Detroit: Become Human isn't a terrible game; I have a few complaints about it. I'll list out a few issues I have for those that may want to try something like this. Just know, this one is clearly not for me because I keep asking myself: why is this even a game?
The Good
Connor
Connor is one of three point-of-view characters in Detroit: Become Human and by far the one with the most interesting stuff to do. He's a prototype android assigned to the Detroit police force to investigate deviant androids; it's a blade runner type situation. He benefits a lot from being tied to the most interesting gameplay segments, the crime scenes investigations. His partner in the deviant investigations is an anti-android detective whose life and personality fit every trope for a washed up/troubled police detective. Connor gets to do interrogations which are a fun and dramatic use of the branching dialogue/choice system in these types of games. There's a reason the demo and the game lead with Connor, his stuff really sells you on what this game could be.

The Bad
The Camera
The closest descriptor for Detroit's camera would be a typical third person perspective. Many of the more open gameplay sections control this way. At other times though, the game semi-forces certain angles. At all times, the game lets you rotate the camera. Sometimes a little, sometimes a lot, but always sluggishly. I'm a huge fan of fixed camera angle games so that's not an issue. The issue is the inconsistency and overall sluggish camera controls. The game would've lost nothing by being simply a smooth third person camera in my opinion. As it is, it's hard to tell when the camera will start misbehaving. It's almost like the developers knew this and added a button to change the camera angle too. I don't understand this because every time I got into a spot where I couldn't see something or the character wasn't moving properly, I pressed this button, and it just found a worse angle!
Also, camera relative mapping of the movement controls suck. If you don't know what this means, it's when you're holding up on a stick to move forward and then the game changes the camera angle and up is no longer forward for the character. This means the character will turn around or swerve a little right after this camera change. Tank controls are classical survival horror's solution to this. It's a retro feel but an elegant fit. That wouldn't work here though with all the segments where the camera is under your control. This is why I suggested it should just be a standard third person camera.
Quick Time Events
I am by no means a quick time event aficionado, but the implementation here doesn't feel great. I think they work best when they flow with the action, keeping your mind off of how simplistic and pointless they really are. But here, sometimes, the QTEs feel very stilted. Like an action is in progress but the QTE only shows up right at the end of it, so if your press isn't instantaneous, the game all out pauses. This isn't always the case, some of the QTEs flow nicely with the action, so I know the developers/engine are capable... Overall this is pretty minor but it's easy for me to critique a "gameplay" mechanic I think is pointless.

The Ugly
Graphics
Based on the promotional material I was under the impression that Detroit was going to be a sleek visual experience. The first level didn't let me down either. As Connor, you’re called in to resolve a hostage situation in a luxurious apartment. In this contained environment the visuals shine. A lot of reflective surfaces: tall windows, the swat team's polished body armor, tile floors. The first time seeing the facial animations is even more impressive. This kind of stuff works great when your main characters are androids and there isn't an expectation to 100% meet human realism. Nonetheless, the facial expressions are convincing and add to the experience.

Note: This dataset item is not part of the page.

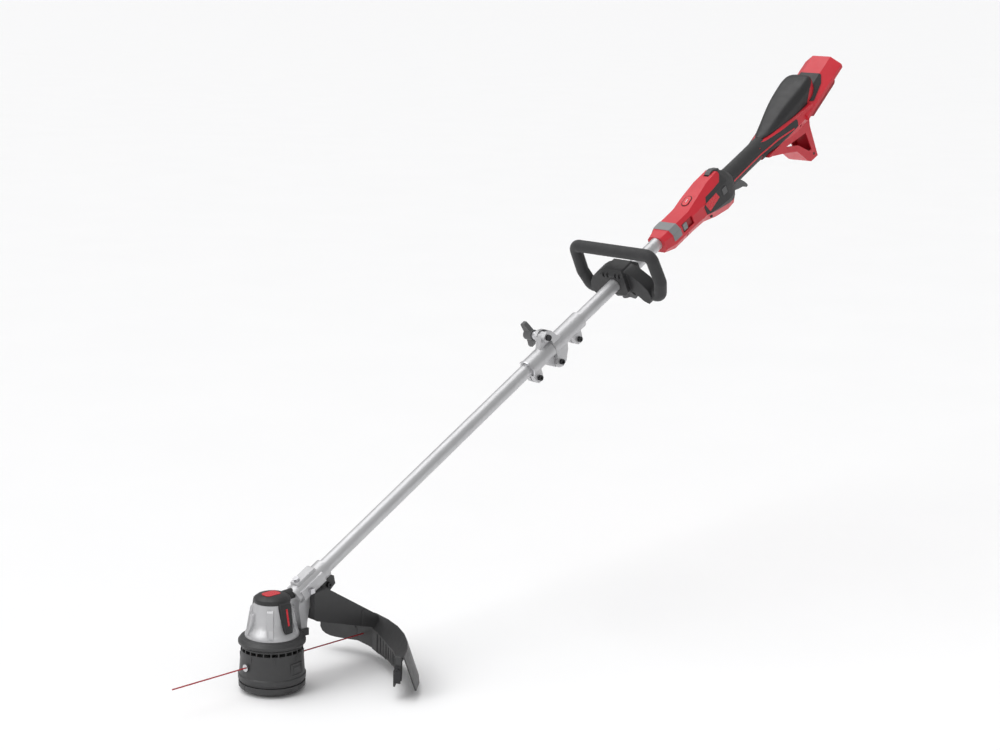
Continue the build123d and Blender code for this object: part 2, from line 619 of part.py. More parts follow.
def make_rear_handle():
    shells = make_shells()
    overmould, stripes, badges = make_overmould()
    front, core, rear, hood = shell_form(0.0)
    solid = front + core + rear + hood + plate(FOOT, -24.4, 24.4)
    parts = make_controls(shells, overmould)
    shells, overmould, power, slider, side_button, lever, lever_pin, trigger, pin = parts
    band_line = [(1122, -7), (1122, 30), (1146, 30), (1146, -7)]
    band = (plate(band_line, -40, 40) & skin(FRONT[:4], -1.0)) - front
    cover = skin(COVER, 0.0) - skin(COVER[1:-1], 2.5) - solid - grip_form(0.1)
    vent_line = [(1606, 15), (1640, 37), (1640, 60), (1674, 60), (1672, 38), (1655, 28), (1612, 13)]
    raised_hood = loft([hood_section(x, -1.5) for x in (1580, 1650, 1700)], ruled=True)
    vent = (plate(vent_line, -60, 60) & raised_hood) - solid - skin(COVER, 0.0)
    rails, terminal = make_battery_bay(solid)
    screws = []
    for x, z, half in SCREWS:
        screw = rod(1.8, 1.6 * half, (x, -half + 2, z), (0, 1, 0))
        screw += rod(3.2, 2, (x, -half + 2, z), (0, -1, 0))
        screws.append(screw)
        shells -= screw
        shells -= rod(3.2, 20, (x, -half, z), (0, -1, 0))
    x, z = TRIGGER_PIVOT
    spring = pipe(3.4, 2.0 + RUN, 2.6, (x, 6.8, z), (0, 1, 0))
    spring_seat = rod(3.6, 3.4, (x, 6.4, z), (0, 1, 0))
    overmould = overmould - pin - spring_seat
    shells = shells - pin - lever_pin - spring_seat
    near = block((1000, -80, -200), (1800, 0, 200))
    save("right_shell", shells & near, frame=SHAFT)
    save("left_shell", shells - near, frame=SHAFT)
    for screw in screws:
        overmould -= screw
    save("grip_overmould", overmould, frame=SHAFT)
    save("grip_pinstripes", stripes, frame=SHAFT)
    save("side_badges", badges, frame=SHAFT)
    save("saddle_band", band, frame=SHAFT)
    save("top_cover", cover, frame=SHAFT)
    save("vent_insert", vent, frame=SHAFT)
    save("battery_rails", *rails, frame=SHAFT)
    save("terminal_block", terminal, frame=SHAFT)
    save("housing_screws", *screws, frame=SHAFT)
    save("power_button", power, frame=SHAFT)
    save("mode_slider", slider, frame=SHAFT)
    save("side_button", side_button, frame=SHAFT)
    save("lock_off_lever", lever, frame=SHAFT)
    save("trigger", trigger, frame=SHAFT)
    save("trigger_pin", pin, lever_pin, frame=SHAFT)
    board = block((1216, -12, -20), (1272, 12, -18)) + block((1222, -8, -18), (1240, 8, -11))
    board += block((1248, -9, -18), (1264, 9, -8))
    save("control_board", board, frame=SHAFT)
    save("trigger_switch", block((1296, -8, -34), (1312, 8, -16)), frame=SHAFT)
    save("trigger_spring", spring, frame=SHAFT)


if __name__ == "__main__":
    make_cutting_head()
    motor = make_motor()
    elbow = make_cap(motor)
    bracket, bolts = make_bracket(elbow)
    make_guard(bracket, bolts)
    make_tubes()
    make_coupler()
    make_d_handle()
    make_rear_handle()
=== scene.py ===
import json
from math import cos, pi, radians, sin

import bmesh
import bpy
from mathutils import Matrix, Vector


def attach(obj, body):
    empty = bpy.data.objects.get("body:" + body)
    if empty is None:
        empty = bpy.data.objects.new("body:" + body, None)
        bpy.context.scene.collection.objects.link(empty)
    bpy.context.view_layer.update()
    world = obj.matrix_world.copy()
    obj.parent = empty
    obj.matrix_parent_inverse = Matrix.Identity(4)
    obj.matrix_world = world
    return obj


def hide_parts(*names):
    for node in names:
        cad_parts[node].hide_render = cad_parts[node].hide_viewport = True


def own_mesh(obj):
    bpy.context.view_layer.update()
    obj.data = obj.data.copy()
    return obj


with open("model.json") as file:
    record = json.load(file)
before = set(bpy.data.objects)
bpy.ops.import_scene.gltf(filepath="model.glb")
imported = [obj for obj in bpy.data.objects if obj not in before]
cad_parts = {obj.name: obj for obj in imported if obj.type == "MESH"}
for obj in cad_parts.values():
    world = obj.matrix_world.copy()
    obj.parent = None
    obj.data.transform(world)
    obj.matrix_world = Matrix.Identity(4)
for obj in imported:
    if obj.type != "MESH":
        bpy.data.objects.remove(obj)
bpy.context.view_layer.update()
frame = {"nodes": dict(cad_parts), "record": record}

MM = 0.001

# ---------------------------------------------------------------- the part's own frames, as in the CAD
KNOB_DROP = 6.0
SHAFT_ANGLE = radians(29.4)
SHAFT_HEIGHT = 115.0
LINE_Z = 42.0
CUT_RADIUS = 203.0
SHAFT = (
    Matrix.Translation((0, 0, (KNOB_DROP + SHAFT_HEIGHT) * MM))
    @ Matrix.Rotation(-SHAFT_ANGLE, 4, "Y")
    @ Matrix.Scale(MM, 4)
)
HEAD = Matrix.Translation((0, 0, KNOB_DROP * MM)) @ Matrix.Scale(MM, 4)


# ---------------------------------------------------------------- camera, floor and light
CAMERA_AT = Vector((-2.0187, -2.4214, 1.1657))
AZIMUTH, ELEVATION, ROLL = radians(-46.45), radians(11.38), radians(1.32)
LENS = 72.0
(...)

Despite this start, the visual presentation begins to slip immediately. In particular open areas, where textures are more than 10 ft from you, turn into a blurry mess. Any detail in the environment is smeared over, the lighting is completely flat, and characters look test build quality. Turns out the depth of field implementation is just straight broken on PC. Installing a hex editor and changing a value in the exe fixes it... but you got to love when this shit gets sold to you and then some random on a forum fixes it just like that. Even with this fix the visual presentation is still all over the place. The good: main characters and shiny/reflective stuff in smaller/dark environments. The bad: everything else. Surfaces are very flat looking. It's like everything is plastic. Edges are rough and blurry. Non-main characters drop off in quality. But at the end of the day, none of it, outside of that depth of field issue, is a showstopper. I just find the inconsistency annoying. I'd rather things be consistently mediocre than this.

Verdict
★1/2
Detroit: Become Human and other choice-based narrative driven games are decidedly not for me. I think I already knew that, but it was good to give them a shot.